Jules and I were not hungry yet.

When the Tokaido Road was developed during the Edo Period, Mariko-shuku was a small town located in the vicinity of Utsunoya Pass.
It was a place where people could rest and get provisions before climbing the mountain pass.

We walked down to Mariko and saw the Ichirizuka Tokaido Distance Marker, and the remains of the old tea house.

We stopped at a tiny tea house that served only matcha tea and grilled mochi dumplings, along with a delicious salted caramel ice cream.
Then we continued walking.
It started to rain, just as we crossed the river and entered Shizuoka city.
We were lucky to enjoy the day with mostly lovely weather.

We said goodbye to Wendy and Joseph when we reached our apartments, and we went to Isetan to buy breakfast items for tomorrow, like fresh bread, avocados, cheese, cucumbers and tomatoes.

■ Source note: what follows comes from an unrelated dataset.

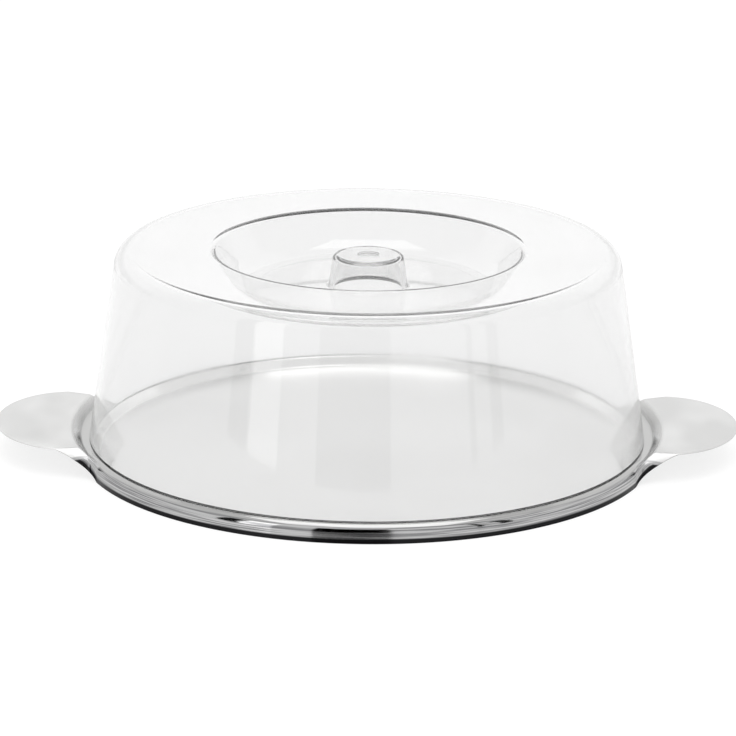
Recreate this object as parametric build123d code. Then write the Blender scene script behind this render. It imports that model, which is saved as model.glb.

Wendy and Joseph went to the Onsen that our hotel recommended and gave us free entry tickets to.
Jules and I went to do our laundry and afterwards we ate a Neapolitan pizza and sipped a rich red wine.

With love, and light,
Tali

Today’s Stats:
Steps - 31,716
km walked - 21 km
Total walked: 411 km
Old Post Towns Visited:
Okabe Juku #21
Utsunoya Juku (not numbered on the Tokaido because it already existed).